La commission des permis de conduire refuse le projet, jugé trop brutaliste, et fait introduire de nombreuses adaptations pour que le projet soit plus adapté au caractère régional.
Les choix assumés de l’équipe de l’AUA de privilégier le béton et de mettre des toits-terrasses au cœur du projet, des traits architecturaux non provençaux, provoquèrent la colère d’une partie des habitants et une importante polémique dans le monde urbanistique.
UN PROJET CRITIQUÉ
« On a fait des terrasses, oui c’est pas mal les terrasses, mais ce qu’on vient chercher en Provence, c’est la Provence, c’est pas la casbah de l’Algérie ni du Maroc : on veut des génoises et de la tuile ronde »,
dénonce le maire de Gassin René Chapelle en 1970 dans un sujet de l’émission Vivre aujourd’hui. La télévision consacrait la moitié de son émission au cas du village de vacances de Gassin qui accueillait ses premiers visiteurs depuis son inauguration le 3 avril 1970.
L’ORTF donnait la parole à différents protagonistes de la polémique autour du choix architectural. Selon son principal artisan, Jean Deroche, « sous des prétextes d’architecture, on nous reprochait surtout de faire un village de vacances pour un comité d’entreprise. Je crois que c’est là le fond du problème ».
Deux visions s’affrontaient : les acteurs de l’AUA revendiquaient clairement leur opposition au projet mené par exemple par François Spoerry à Port-Grimaud. Les deux projets, celui de l’AUA et celui de François Spoerry – qui construira 25 ans plus tard le nouveau village de Gassin – sont présentés comme deux extrêmes irréconciliables. Les autorités, présentes en masse lors de la pose de la première pierre (le préfet du Var est présent ainsi que les maires de Gassin et La Croix-Valmer), sont absentes lors de l’inauguration un an plus tard.
L’entrée du centre se fait par le bas de la colline. Une route mène à des parkings avant d’arriver au bâtiment principal du village. La « Bastide » est « assez monolithique et abrupt », traitée de « manière très monumentale, en réinterprétant librement l’expression des fermes fortifiées de Provence ». Elle abrite notamment l’accueil, une bibliothèque et un restaurant, ainsi que l’administration du centre.

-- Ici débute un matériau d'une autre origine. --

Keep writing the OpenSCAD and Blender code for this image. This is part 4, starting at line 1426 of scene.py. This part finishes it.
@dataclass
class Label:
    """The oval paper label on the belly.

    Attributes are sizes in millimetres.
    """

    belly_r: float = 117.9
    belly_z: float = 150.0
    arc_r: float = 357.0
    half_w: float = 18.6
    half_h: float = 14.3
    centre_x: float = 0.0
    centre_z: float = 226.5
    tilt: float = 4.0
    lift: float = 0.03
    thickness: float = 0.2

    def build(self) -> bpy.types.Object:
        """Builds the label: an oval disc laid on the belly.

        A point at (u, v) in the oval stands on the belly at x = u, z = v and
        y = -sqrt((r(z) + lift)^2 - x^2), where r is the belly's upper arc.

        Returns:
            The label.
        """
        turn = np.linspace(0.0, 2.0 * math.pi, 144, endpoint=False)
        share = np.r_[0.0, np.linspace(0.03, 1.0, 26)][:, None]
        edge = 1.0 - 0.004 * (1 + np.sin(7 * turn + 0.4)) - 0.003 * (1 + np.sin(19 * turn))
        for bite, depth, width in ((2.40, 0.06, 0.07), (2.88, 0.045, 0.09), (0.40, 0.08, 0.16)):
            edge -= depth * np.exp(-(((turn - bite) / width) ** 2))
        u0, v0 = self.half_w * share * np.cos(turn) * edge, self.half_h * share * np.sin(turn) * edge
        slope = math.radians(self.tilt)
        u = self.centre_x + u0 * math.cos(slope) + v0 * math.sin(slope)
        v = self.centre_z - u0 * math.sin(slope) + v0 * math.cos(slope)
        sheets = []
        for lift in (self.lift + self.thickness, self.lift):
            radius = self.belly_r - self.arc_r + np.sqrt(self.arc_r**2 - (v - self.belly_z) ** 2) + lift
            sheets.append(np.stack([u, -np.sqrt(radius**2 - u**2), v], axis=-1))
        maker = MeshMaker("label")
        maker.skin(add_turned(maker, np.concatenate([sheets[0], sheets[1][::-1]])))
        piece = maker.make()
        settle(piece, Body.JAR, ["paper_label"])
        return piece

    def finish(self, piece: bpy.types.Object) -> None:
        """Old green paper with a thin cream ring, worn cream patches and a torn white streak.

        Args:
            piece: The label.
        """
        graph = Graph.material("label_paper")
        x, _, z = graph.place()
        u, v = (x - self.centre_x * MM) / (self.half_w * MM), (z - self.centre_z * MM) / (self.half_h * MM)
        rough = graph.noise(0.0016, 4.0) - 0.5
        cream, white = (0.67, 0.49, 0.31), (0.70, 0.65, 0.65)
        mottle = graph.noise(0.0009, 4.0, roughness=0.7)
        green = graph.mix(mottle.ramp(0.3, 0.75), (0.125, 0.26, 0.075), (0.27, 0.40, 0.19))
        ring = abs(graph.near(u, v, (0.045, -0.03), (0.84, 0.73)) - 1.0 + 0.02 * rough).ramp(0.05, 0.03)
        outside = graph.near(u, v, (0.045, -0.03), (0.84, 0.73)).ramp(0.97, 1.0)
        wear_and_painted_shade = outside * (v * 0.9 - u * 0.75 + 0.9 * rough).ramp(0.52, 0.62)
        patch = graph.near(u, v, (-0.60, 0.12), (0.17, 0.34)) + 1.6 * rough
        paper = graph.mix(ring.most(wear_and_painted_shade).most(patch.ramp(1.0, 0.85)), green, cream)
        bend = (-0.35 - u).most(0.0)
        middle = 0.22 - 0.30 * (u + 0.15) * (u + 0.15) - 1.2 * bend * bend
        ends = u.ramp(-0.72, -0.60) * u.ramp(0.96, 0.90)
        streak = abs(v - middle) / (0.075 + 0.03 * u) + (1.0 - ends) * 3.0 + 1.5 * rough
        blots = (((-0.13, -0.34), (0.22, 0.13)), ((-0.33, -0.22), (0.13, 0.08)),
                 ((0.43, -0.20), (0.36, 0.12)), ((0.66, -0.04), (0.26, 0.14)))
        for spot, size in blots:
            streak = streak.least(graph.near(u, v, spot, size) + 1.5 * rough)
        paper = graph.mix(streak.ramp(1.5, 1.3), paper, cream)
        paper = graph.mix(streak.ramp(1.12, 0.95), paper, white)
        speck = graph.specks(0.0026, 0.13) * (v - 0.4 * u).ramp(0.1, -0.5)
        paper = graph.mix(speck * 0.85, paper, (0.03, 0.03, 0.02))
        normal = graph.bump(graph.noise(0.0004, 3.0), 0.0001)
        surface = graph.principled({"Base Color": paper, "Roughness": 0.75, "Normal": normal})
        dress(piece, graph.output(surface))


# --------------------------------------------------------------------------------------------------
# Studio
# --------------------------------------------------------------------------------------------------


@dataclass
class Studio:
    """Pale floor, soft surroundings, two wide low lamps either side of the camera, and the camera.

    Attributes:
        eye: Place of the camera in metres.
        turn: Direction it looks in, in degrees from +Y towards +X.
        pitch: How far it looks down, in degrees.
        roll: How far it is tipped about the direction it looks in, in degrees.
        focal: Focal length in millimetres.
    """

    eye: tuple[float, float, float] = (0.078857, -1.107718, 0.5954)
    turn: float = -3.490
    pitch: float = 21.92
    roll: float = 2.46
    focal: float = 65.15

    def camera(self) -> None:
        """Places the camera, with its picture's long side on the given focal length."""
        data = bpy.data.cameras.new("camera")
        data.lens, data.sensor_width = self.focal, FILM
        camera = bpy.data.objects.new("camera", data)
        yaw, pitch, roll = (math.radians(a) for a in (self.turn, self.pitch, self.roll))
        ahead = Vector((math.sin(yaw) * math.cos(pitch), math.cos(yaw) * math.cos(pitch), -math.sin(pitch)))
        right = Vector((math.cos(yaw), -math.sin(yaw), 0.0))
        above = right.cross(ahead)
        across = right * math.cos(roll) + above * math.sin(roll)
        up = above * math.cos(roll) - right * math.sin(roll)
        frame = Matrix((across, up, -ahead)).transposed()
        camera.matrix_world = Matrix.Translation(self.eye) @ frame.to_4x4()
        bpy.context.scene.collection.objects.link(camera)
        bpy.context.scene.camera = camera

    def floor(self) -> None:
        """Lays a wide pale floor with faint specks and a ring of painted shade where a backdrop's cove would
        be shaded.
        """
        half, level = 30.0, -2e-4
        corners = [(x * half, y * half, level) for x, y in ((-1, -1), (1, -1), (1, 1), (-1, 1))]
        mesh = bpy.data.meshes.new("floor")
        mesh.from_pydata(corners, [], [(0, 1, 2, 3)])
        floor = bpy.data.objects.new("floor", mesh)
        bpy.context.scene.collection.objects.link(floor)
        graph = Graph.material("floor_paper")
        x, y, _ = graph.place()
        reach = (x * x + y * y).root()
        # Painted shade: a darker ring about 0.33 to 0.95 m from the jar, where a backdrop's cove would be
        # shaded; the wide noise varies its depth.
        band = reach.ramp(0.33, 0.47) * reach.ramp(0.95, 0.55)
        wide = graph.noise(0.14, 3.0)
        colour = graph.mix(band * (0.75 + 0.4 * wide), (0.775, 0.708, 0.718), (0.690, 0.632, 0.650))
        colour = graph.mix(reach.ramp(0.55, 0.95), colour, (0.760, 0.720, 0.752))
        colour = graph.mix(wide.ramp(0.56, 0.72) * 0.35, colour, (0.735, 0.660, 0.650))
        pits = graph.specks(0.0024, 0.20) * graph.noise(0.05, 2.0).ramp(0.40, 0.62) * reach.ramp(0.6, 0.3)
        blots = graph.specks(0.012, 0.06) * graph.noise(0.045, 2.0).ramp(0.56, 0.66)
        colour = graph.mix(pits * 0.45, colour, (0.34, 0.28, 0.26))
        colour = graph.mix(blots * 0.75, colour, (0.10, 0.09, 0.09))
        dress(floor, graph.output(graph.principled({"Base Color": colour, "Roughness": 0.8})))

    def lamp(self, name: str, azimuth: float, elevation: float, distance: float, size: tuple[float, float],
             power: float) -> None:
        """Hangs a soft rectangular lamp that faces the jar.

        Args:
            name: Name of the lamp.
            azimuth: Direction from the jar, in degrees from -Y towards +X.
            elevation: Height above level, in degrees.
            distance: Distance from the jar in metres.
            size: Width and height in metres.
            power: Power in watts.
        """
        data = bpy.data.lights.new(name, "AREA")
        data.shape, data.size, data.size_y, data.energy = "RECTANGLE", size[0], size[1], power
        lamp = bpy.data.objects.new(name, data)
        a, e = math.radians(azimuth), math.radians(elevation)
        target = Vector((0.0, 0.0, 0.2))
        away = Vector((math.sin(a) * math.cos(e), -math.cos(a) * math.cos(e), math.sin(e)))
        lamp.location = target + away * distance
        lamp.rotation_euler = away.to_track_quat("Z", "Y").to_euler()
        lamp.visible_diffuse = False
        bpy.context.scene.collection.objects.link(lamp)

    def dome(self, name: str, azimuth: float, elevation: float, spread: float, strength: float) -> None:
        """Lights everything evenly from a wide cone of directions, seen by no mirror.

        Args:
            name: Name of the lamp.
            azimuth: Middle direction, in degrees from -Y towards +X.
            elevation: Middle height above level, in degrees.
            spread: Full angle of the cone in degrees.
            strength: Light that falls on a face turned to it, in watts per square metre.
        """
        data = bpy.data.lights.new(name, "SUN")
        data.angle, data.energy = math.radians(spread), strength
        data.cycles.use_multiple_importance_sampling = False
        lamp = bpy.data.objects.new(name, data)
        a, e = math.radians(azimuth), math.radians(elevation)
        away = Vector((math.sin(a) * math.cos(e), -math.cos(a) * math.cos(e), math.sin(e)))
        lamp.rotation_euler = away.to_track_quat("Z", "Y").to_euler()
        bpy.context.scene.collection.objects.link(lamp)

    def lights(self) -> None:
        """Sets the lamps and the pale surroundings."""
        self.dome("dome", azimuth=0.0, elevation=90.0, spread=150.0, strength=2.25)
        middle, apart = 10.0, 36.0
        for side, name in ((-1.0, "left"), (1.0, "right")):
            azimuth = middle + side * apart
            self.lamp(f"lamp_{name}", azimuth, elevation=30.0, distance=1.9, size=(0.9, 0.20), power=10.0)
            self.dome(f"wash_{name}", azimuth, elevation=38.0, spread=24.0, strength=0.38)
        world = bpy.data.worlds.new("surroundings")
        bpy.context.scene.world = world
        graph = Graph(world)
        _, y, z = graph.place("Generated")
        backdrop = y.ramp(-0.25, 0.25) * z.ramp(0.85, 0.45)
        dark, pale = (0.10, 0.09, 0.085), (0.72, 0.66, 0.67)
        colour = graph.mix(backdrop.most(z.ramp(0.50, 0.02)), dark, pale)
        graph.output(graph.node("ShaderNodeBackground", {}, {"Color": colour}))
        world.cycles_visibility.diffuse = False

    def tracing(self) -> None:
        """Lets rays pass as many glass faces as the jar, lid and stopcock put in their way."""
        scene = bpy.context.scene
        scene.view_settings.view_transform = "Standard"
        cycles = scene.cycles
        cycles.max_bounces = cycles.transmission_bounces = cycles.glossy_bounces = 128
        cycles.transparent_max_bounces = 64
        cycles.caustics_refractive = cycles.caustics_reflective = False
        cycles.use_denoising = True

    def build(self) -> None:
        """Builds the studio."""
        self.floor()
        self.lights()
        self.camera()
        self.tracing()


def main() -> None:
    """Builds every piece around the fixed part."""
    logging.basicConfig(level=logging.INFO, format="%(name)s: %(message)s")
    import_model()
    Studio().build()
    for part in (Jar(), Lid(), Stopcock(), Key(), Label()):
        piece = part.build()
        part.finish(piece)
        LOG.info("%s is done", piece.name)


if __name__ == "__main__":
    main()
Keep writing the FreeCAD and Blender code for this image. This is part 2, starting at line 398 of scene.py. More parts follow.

Le village compte 180 logements et bungalows pour 675 lits. Un camping de 60 places ouvre un an plus tard, en 1971.
LA REFONDATION
Après moins de vingt ans d’existence, le village est l’objet d’une profonde refonte. L’idée qui a mené le projet initial, défendue au début par le CCE, est abandonnée, et c’est vers un style plus régionaliste que le comité d’entreprise décide d’aller.
Dans un document d’élaboration du permis de construire, le CCE souhaite désormais une architecture correspondant aux « aspirations du public à retrouver un climat provençal ». Au-delà de la volonté de pallier les problèmes de vétusté notamment, l’architecture moderne est révoquée, tant ses formes et l’organisation de l’espace que l’utilisation du béton : le public ne lui reconnaît pas de caractère « noble » comme le souhaitait Jean Deroche.
Les architectes choisis pour reconfigurer le centre, Jacques Péronne et Hugues Bosc, sont chargés d’améliorer le confort des logements, de créer un hameau supplémentaire et de donner à l’ensemble un style provençal. Les modifications sont importantes ; peu d’éléments du village primitif sont conservés. Jacques Péronne souhaitait préserver un exemple du style Jean Deroche en conservant une cellule-type originelle, ce qui n’avait pas été retenu par le CCE.
Des tuiles sont ajoutées aux logements des hameaux, qui sont agrandis ; le béton est recouvert d’enduit rose malgré les protestations des architectes ayant créé le village. Le projet de cinquième hameau est finalement abandonné.
La réhabilitation du village est assimilée à une nouvelle construction.
UN SITE EMBLÉMATIQUE DU CCE AIR FRANCE
Le site TourMag indiquait alors que, « inscrit au patrimoine du CCE Air France depuis plus de 60 ans, le site de Gassin fait partie des sites les plus attractifs du CCE et figure parmi ceux auxquels les agents Air France sont le plus attachés ». « C’est un site qui fonctionne bien avec des taux de remplissage très satisfaisants particulièrement en été », précisait le trésorier général du CCE.
Le site de Gassin possède une forte notoriété chez les utilisateurs d’Air France. La Confédération générale du travail, qui a été historiquement très liée avec le village et sa direction, met le Graffionier en avant sur la page consacrée au patrimoine du CCE. En 2017, le syndicat évoque une « réalisation audacieuse », créée pour « offrir le soleil à tous » face aux « nombreux promoteurs immobiliers et à la politique agressive des professionnels du tourisme ».
Le village est devenu l’un des grands ensembles emblématiques des constructions de la seconde moitié du XXe siècle sur la Côte d’Azur.